Slowly, liberal American society had become ungovernable and individual life unlivable. Such voids could not be made whole just with always-on junk food of pleasures. Statistically, the American economy was prosperous, but personally, working Americans never had enough money to enjoy the Great American Fantasyland. Anger and scapegoating were natural responses. The great American liberal democracy, which had run practically by itself for the nation’s whole existence, has finally come to an end and nothing can nurture it back to health. How capitalists, survivors of liberal demise, will coexist with imperialists remain to be seen.

Did anybody see all that coming? I did — nearly half a century ago. I predicted that liberal democracy, the political foundations of America, would not survive. (For the record, it died on Nov. 5). I predicted so in my book, “The Dead End,” written in 1975, published in 1977, and called by Time magazine in 1980 “an important and brilliant book (about) America’s national death wish.” Both the book and its author quickly disappeared into obscurity.

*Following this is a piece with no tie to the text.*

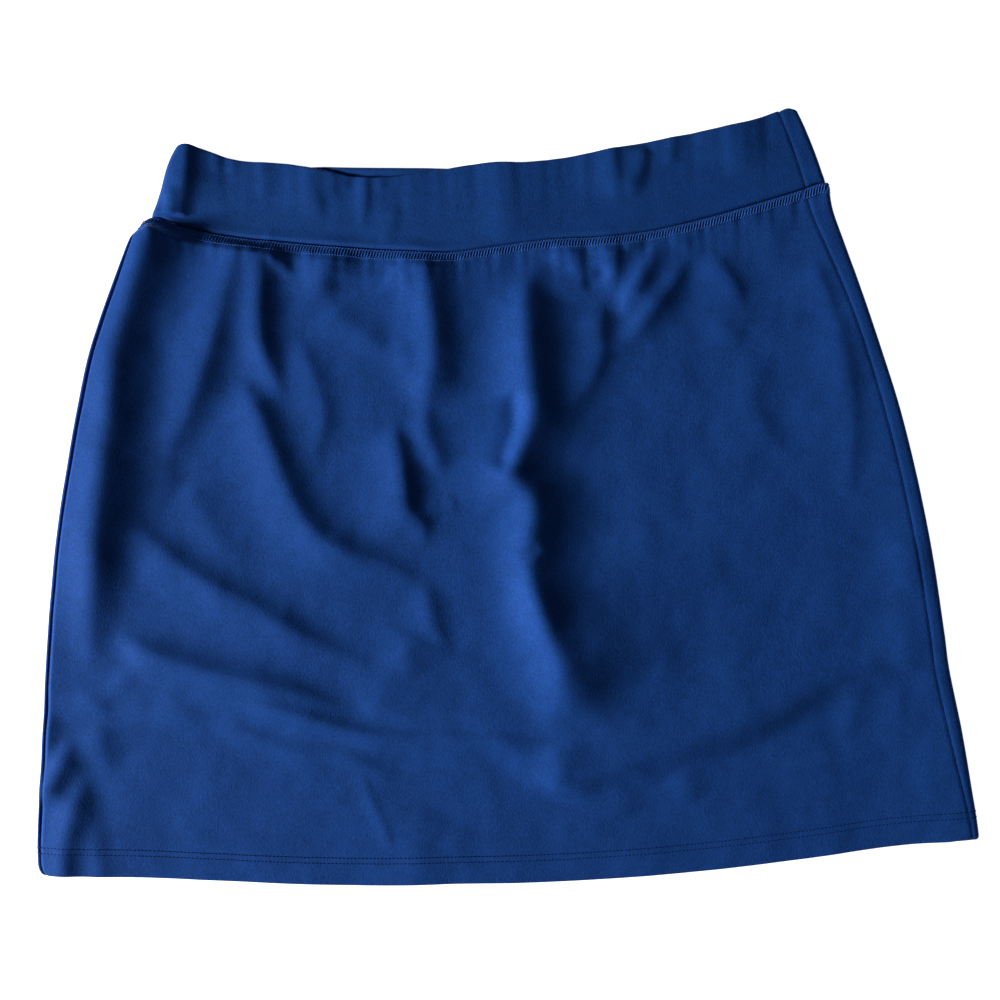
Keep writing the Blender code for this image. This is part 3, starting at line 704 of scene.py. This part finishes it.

Only few historians ever see their historical predictions come true in their own lifetime, but only last week I saw mine come true while I am still alive and YMCA-kicking.

As we remember and celebrate July 4, 1776 for the death of feudalism, our future generations will also remember and celebrate Nov. 5, 2024 for the death of (liberal) democracy and the birth of Imperial America under Trump and his successors and imitators.

Before our time in America, no nation has ever exhausted their own democracy or seen what awaited them after democracy. Now, as history’s very first creators of full democracy, we are also history’s very first to see a world that comes after democracy — without conquest or war.

Such irony gives me the shivers.

Jon Huer, columnist for the Recorder and retired professor, lives in Greenfield.